What kind of setup would I need to receive ....galaxy 24 97 degrees west longitude transponder 23 frequency 12115mhz polarity vertical symbol rate 22.425 fec rate 3/4 .....would I have to buy a dish that would always be stationary or could I buy a dish that would move from that sat. To another ? I don't know to much about ku band and I can' find some in my area to install one so i'am stuck with trying to install one myself...... I've been looking for a installer for a year and finally givin up any help would be very much appreciated


----------



## Davenlr (Sep 16, 2006)

Barahkstree said:


> What kind of setup would I need to receive ....galaxy 24 97 degrees west longitude transponder 23 frequency 12115mhz polarity vertical symbol rate 22.425 fec rate 3/4 .....would I have to buy a dish that would always be stationary or could I buy a dish that would move from that sat. To another ? I don't know to much about ku band and I can' find some in my area to install one so i'am stuck with trying to install one myself...... I've been looking for a installer for a year and finally givin up any help would be very much appreciated


That is actually Galaxy 19 at 97W. The list of channels on that transponder are

Iran Zamin TV,Velayat TV Network,Al Kalema TV,Impact TV Network,Bethel TV
ITC,MEA TV,AssyriaSat,AMGA,AFN Music Channel,GCN,News 1,The University Network
Cornerstone TV,Pirate Radio,Access America,American Voice Radio Network

You can pick them up using a single 39" KU dish with a standard KU LNB, and a standard def receiver. You can buy the items separately, or as a kit such as this one:
http://www.gofastmotorsports.com/globalstarsys200.htm

As to whether you invest in the money for a HD receiver and a motorized dish capable of tuning other satellites all depends on whether you want to watch the stations on the other satellites. Just in my opinion, most all the non-international channels of interest, for the most part are on C band, which would require a HD receiver and a 8 to 10 FOOT dish. 
The small single sat KU system is something you could easily install yourself. If you buy it from the link above, and ask, I am sure the dealer would even pre-program your channel in for you, making it easier to aim the dish. If you install a motorized dish or a large C band dish, you will most likely need to hire someone familiar with such installations, as there are several settings that have to be made to the dish, and have to be made perfectly, for it to track accurately, as well as several programming steps on the receiver so it will know what satellite to motor to.


----------



## Mike Bertelson (Jan 24, 2007)

Barahkstree said:


> What kind of setup would I need to receive ....galaxy 24 97 degrees west longitude transponder 23 frequency 12115mhz polarity vertical symbol rate 22.425 fec rate 3/4 .....would I have to buy a dish that would always be stationary or could I buy a dish that would move from that sat. To another ? I don't know to much about ku band and I can' find some in my area to install one so i'am stuck with trying to install one myself...... I've been looking for a installer for a year and finally givin up any help would be very much appreciated


I can't find any information on Galaxy 24. At any rate the only Galaxy satellite in DirecTV's fleet is Galaxy 3C (Link).
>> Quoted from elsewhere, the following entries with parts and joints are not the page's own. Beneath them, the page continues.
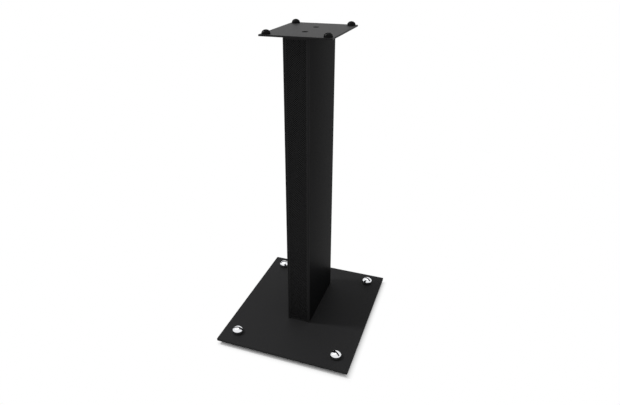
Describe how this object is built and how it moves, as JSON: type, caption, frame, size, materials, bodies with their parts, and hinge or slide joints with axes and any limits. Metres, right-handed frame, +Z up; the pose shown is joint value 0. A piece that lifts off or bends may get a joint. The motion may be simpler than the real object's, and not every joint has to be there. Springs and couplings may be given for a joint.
{
  "type": "speaker stand",
  "caption": "Steel loudspeaker stand: perforated-front column set back on a spiked base plate, with rubber domes on a thin top plate.",
  "frame": {"origin": "on the floor, under the middle of the base plate, where the spike tips stand", "axes": "+Z up; the column's perforated front faces -Y; +X is to the right when facing that front"},
  "size_m": [0.278, 0.325, 0.6182],
  "materials": {
    "powder_coat": "satin black powder coat, finely textured",
    "powder_coat_sheet": "satin black powder coat on thin perforated sheet",
    "inner_steel": "black coat over welded inner plates",
    "zinc_steel": "bright zinc plate",
    "black_oxide": "black oxide screws",
    "chrome": "polished chrome plate",
    "black_rubber": "gloss black rubber"
  },
  "bodies": {
    "frame": {"base_plate": "powder_coat", "column_shell": "powder_coat", "front_grille": "powder_coat_sheet", "top_plate": "powder_coat", "top_end_plate": "inner_steel", "foot_end_plate": "inner_steel", "top_weld_nuts": "zinc_steel", "foot_weld_nuts": "zinc_steel", "top_screws": "black_oxide", "foot_screws": "black_oxide", "pad_front_left": "black_rubber", "pad_front_right": "black_rubber", "pad_rear_left": "black_rubber", "pad_rear_right": "black_rubber", "bush_front_left": "zinc_steel", "bush_front_right": "zinc_steel", "bush_rear_left": "zinc_steel", "bush_rear_right": "zinc_steel"},
    "spike_front_left": {"spike_front_left": "zinc_steel"},
    "head_front_left": {"head_front_left": "chrome"},
    "spike_front_right": {"spike_front_right": "zinc_steel"},
    "head_front_right": {"head_front_right": "chrome"},
    "spike_rear_left": {"spike_rear_left": "zinc_steel"},
    "head_rear_left": {"head_rear_left": "chrome"},
    "spike_rear_right": {"spike_rear_right": "zinc_steel"},
    "head_rear_right": {"head_rear_right": "chrome"}
  },
  "joints": [
    {"name": "front_left_lift", "type": "slide", "parent": "frame", "child": "spike_front_left", "axis": [0, 0, 1], "range_m": [-0.0025, 0.006]},
    {"name": "front_left_turn", "type": "hinge", "parent": "spike_front_left", "child": "head_front_left", "pos_m": [-0.1065, -0.13, 0.017], "axis": [0, 0, 1], "range_deg": [-720, 1728]},
    {"name": "front_right_lift", "type": "slide", "parent": "frame", "child": "spike_front_right", "axis": [0, 0, 1], "range_m": [-0.0025, 0.006]},
    {"name": "front_right_turn", "type": "hinge", "parent": "spike_front_right", "child": "head_front_right", "pos_m": [0.1065, -0.13, 0.017], "axis": [0, 0, 1], "range_deg": [-720, 1728]},
    {"name": "rear_left_lift", "type": "slide", "parent": "frame", "child": "spike_rear_left", "axis": [0, 0, 1], "range_m": [-0.0025, 0.006]},
    {"name": "rear_left_turn", "type": "hinge", "parent": "spike_rear_left", "child": "head_rear_left", "pos_m": [-0.1065, 0.13, 0.017], "axis": [0, 0, 1], "range_deg": [-720, 1728]},
    {"name": "rear_right_lift", "type": "slide", "parent": "frame", "child": "spike_rear_right", "axis": [0, 0, 1], "range_m": [-0.0025, 0.006]},
    {"name": "rear_right_turn", "type": "hinge", "parent": "spike_rear_right", "child": "head_rear_right", "pos_m": [0.1065, 0.13, 0.017], "axis": [0, 0, 1], "range_deg": [-720, 1728]}
  ],
  "couplings": [
    {"joint": "front_left_lift", "follows": "front_left_turn", "m_per_rad": 0.00019894},
    {"joint": "front_right_lift", "follows": "front_right_turn", "m_per_rad": 0.00019894},
    {"joint": "rear_left_lift", "follows": "rear_left_turn", "m_per_rad": 0.00019894},
    {"joint": "rear_right_lift", "follows": "rear_right_turn", "m_per_rad": 0.00019894}
  ]
}
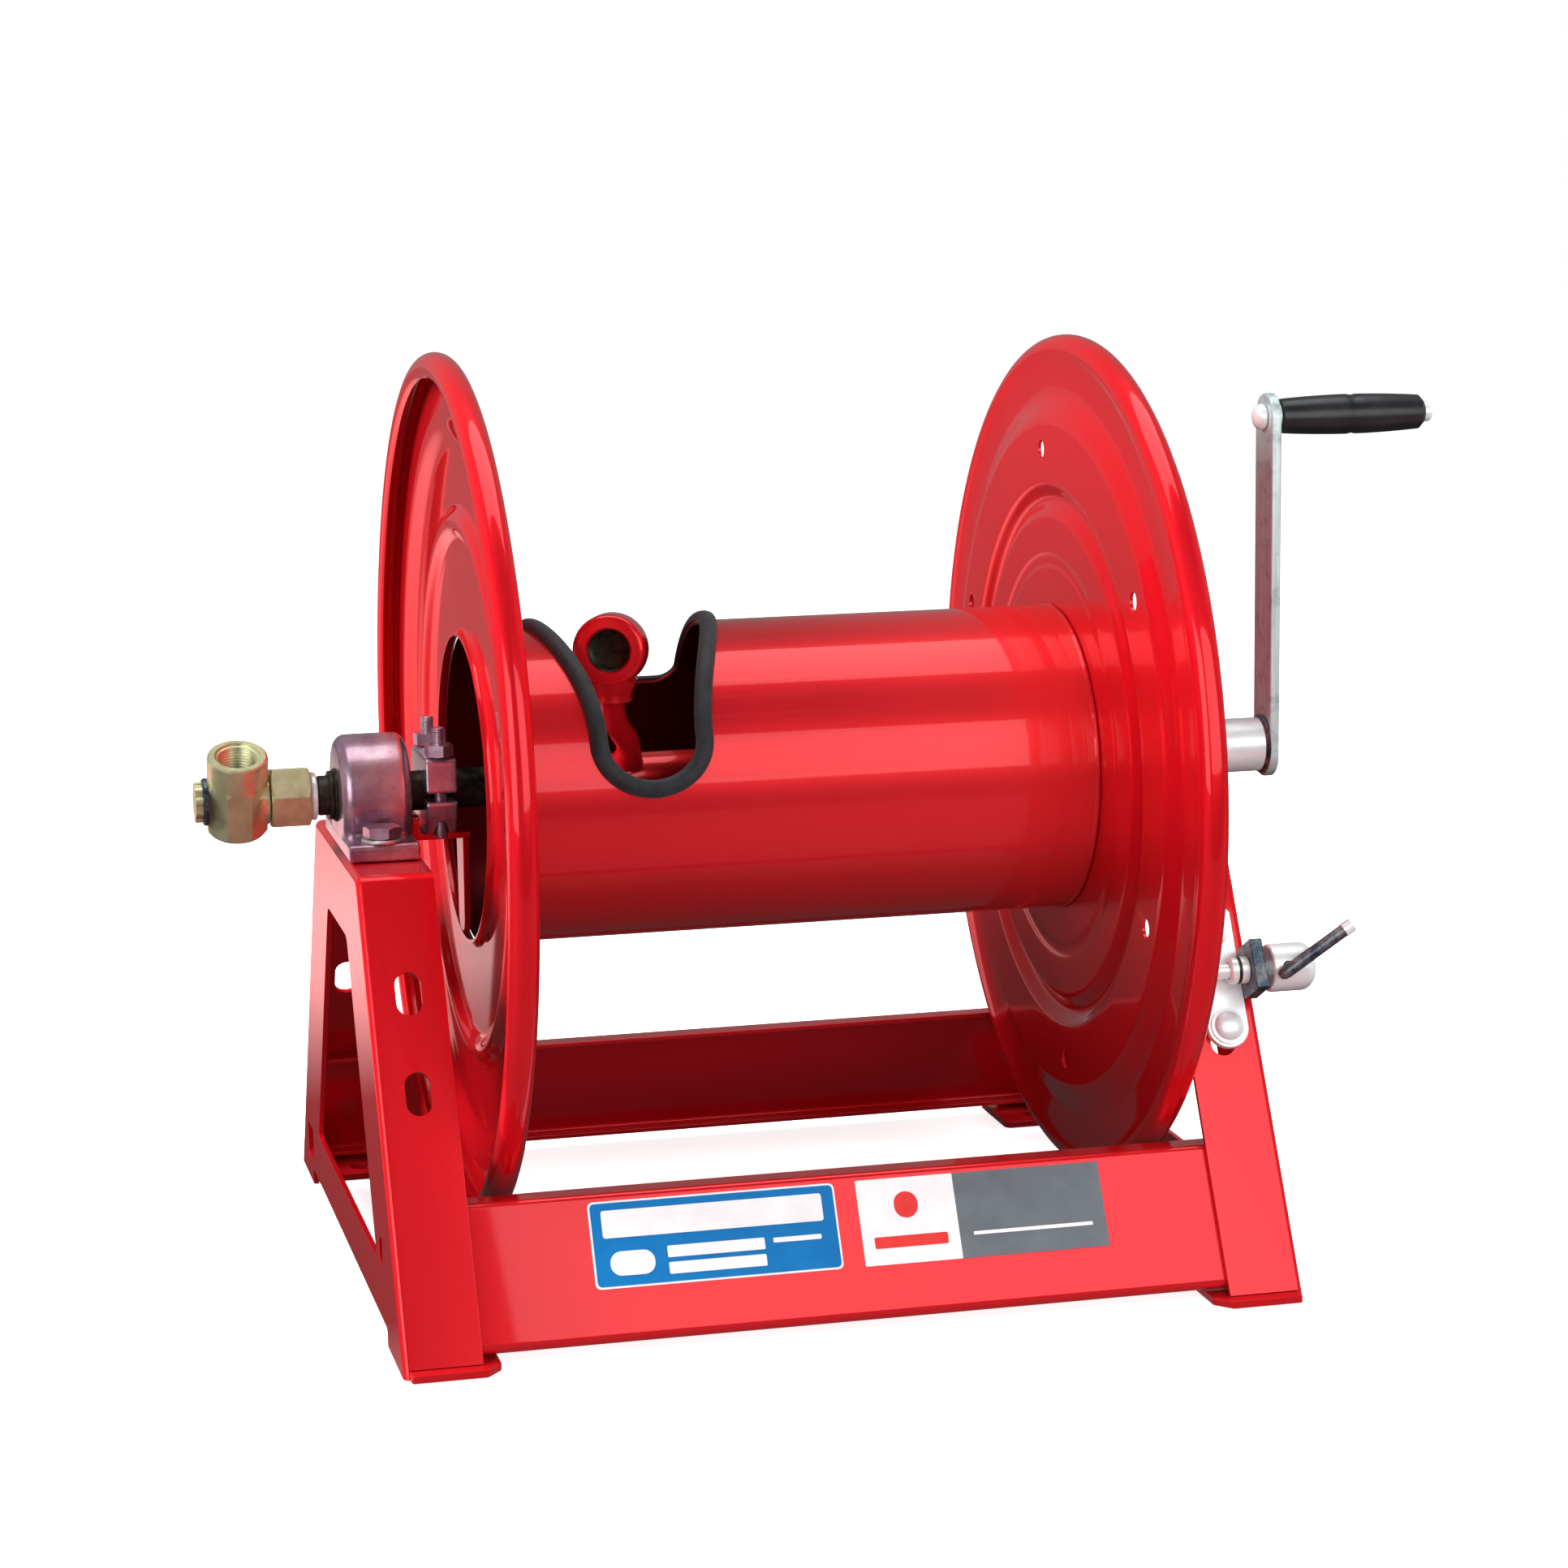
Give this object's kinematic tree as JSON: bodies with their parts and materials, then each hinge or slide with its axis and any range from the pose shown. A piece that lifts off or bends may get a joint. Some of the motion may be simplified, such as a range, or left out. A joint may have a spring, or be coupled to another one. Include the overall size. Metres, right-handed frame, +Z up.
{
  "type": "fire hose reel",
  "caption": "Hand-cranked fire hose reel: ribbed discs on an open drum between two slanted side frames, inlet swivel, crank grip and spring pin lock.",
  "frame": {"origin": "centre of the floor footprint of the whole object, on the floor", "axes": "+X along the reel axis towards the crank, +Y to the rear, +Z up"},
  "size_m": [0.6088, 0.4062, 0.4271],
  "materials": {
    "red_paint": "glossy powder coat",
    "zinc": "bright zinc plating",
    "dark_steel": "dark passivated",
    "cast_grey": "smooth die casting",
    "brass": "machined",
    "black_pipe": "black oxide",
    "black_polymer": "moulded",
    "rubber": "extruded",
    "grip_plastic": "moulded",
    "blue_label": "printed film",
    "white_label": "printed film"
  },
  "bodies": {
    "frame": {"side_frame_left": "red_paint", "side_frame_right": "red_paint", "foot_pad_front_left": "red_paint", "foot_pad_front_right": "red_paint", "foot_pad_rear_left": "red_paint", "foot_pad_rear_right": "red_paint", "cross_channel_front": "red_paint", "cross_channel_rear": "red_paint", "label_panel_left": "blue_label", "label_panel_right": "white_label", "bearing_block_left": "cast_grey", "bearing_block_right": "cast_grey", "bearing_bush_left": "black_polymer", "bearing_bush_right": "black_polymer", "bearing_bolt_front_left": "zinc", "bearing_bolt_rear_left": "zinc", "bearing_bolt_front_right": "zinc", "bearing_bolt_rear_right": "zinc", "bearing_nut_front_left": "zinc", "bearing_nut_rear_left": "zinc", "bearing_nut_front_right": "zinc", "bearing_nut_rear_right": "zinc", "lock_strap": "zinc", "lock_bolt_lower": "zinc", "lock_bolt_upper": "zinc", "lock_nut_lower": "zinc", "lock_nut_upper": "zinc", "lock_guide_block": "dark_steel", "lock_nose": "zinc"},
    "reel": {"drum": "red_paint", "cutout_trim": "rubber", "disc_left": "red_paint", "disc_right": "red_paint", "hub_bracket": "red_paint", "clamp_upper": "cast_grey", "clamp_lower": "cast_grey", "clamp_stud_front": "zinc", "clamp_stud_rear": "zinc", "clamp_nut_front": "zinc", "clamp_nut_rear": "zinc", "axle": "red_paint", "inlet_nipple": "black_pipe", "riser_pipe": "red_paint", "hose_outlet": "red_paint", "crank_sleeve": "zinc", "crank_arm": "zinc", "spindle_cap_nut": "zinc", "grip_spindle": "zinc", "swivel_ring": "zinc", "swivel_nut": "brass"},
    "grip": {"crank_grip": "grip_plastic"},
    "swivel": {"swivel_elbow": "brass", "swivel_plug": "brass", "swivel_plug_flange": "dark_steel"},
    "pin": {"lock_pin": "zinc"},
    "pin_knob": {"lock_knob": "zinc", "lock_cross_bar": "dark_steel"}
  },
  "joints": [
    {"name": "reel_spin", "type": "hinge", "parent": "frame", "child": "reel", "pos_m": [-0.0351, 0, 0.224], "axis": [1, 0, 0], "continuous": true},
    {"name": "grip_spin", "type": "hinge", "parent": "reel", "child": "grip", "pos_m": [0.2629, 0, 0.385], "axis": [1, 0, 0], "continuous": true},
    {"name": "swivel_turn", "type": "hinge", "parent": "frame", "child": "swivel", "pos_m": [-0.2847, 0, 0.224], "axis": [1, 0, 0], "continuous": true},
    {"name": "lock_slide", "type": "slide", "parent": "frame", "child": "pin", "axis": [1, 0, 0], "range_m": [-0.0034, 0.012]},
    {"name": "knob_turn", "type": "hinge", "parent": "pin", "child": "pin_knob", "pos_m": [0.1799, -0.1225, 0.14006], "axis": [1, 0, 0], "continuous": true}
  ]
}
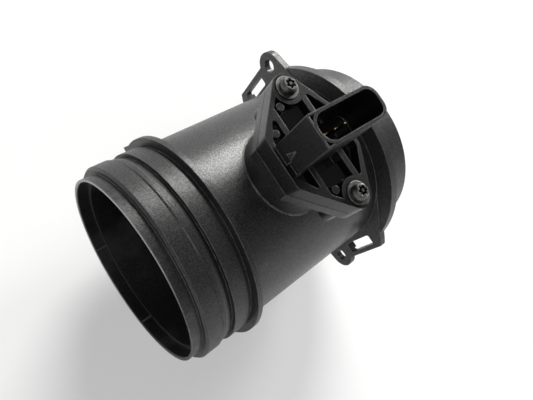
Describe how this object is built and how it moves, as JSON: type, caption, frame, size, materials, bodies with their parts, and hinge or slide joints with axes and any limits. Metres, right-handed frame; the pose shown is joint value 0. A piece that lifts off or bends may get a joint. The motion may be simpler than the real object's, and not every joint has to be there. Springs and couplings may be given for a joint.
{
  "type": "mass airflow sensor",
  "caption": "Round black air meter tube with ribbed hose end, wing flange with screw holes and a plug-in sensor whose ribbed plate carries an oblong connector.",
  "frame": {"origin": "centre of the hose mouth, on the axis of the measuring tube", "axes": "+X along the measuring tube from the hose mouth to the airbox collar, +Z along the plug-in axis of the sensor out of the connector socket, +Y completes the right-handed frame"},
  "size_m": [0.137, 0.1222, 0.1462],
  "materials": {
    "housing_plastic": "fine spark-eroded grain, soft sheen",
    "sensor_plastic": "fine grain, soft sheen",
    "carrier_aluminium": "rolled sheet",
    "board_laminate": "solder resist",
    "chip_silicon": "polished",
    "bead_resin": "dipped resin",
    "seal_rubber": "matt",
    "screw_steel": "dark bright plating",
    "grid_plastic": "as moulded",
    "screen_wire": "bright wire",
    "terminal_gold": "gold flash"
  },
  "bodies": {
    "root": {"tube_housing": "housing_plastic", "sensor_body": "sensor_plastic", "electronics_cover": "sensor_plastic", "bypass_cover": "sensor_plastic", "base_plate": "carrier_aluminium", "circuit_board": "board_laminate", "sensor_chip": "chip_silicon", "temperature_sensor": "bead_resin", "neck_seal": "seal_rubber", "washer_1": "screw_steel", "washer_2": "screw_steel", "mounting_screw_1": "screw_steel", "mounting_screw_2": "screw_steel", "flow_grid": "grid_plastic", "inlet_screen": "screen_wire", "screen_ring": "screen_wire", "terminal_1": "terminal_gold", "terminal_2": "terminal_gold", "terminal_3": "terminal_gold", "terminal_4": "terminal_gold"}
  },
  "joints": []
}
DirecTV equipment (dishes, receivers, etc.) will only work with DirecTV's satellites. However, DirecTV doesn't have a satellite at 97°.

This appears to be an FTA discussion so I'm moving it to the FTA Forum.

Mike


----------



## kenglish (Oct 2, 2004)

There are several installers that affiliate with Globecast World TV, in your area:

http://www.globecastwtv.com/America/HowToGetWTV/FindAnInstaller.aspx

Any of them should be able to do the work, even if you have to order the equipment. Some probably have stock.


----------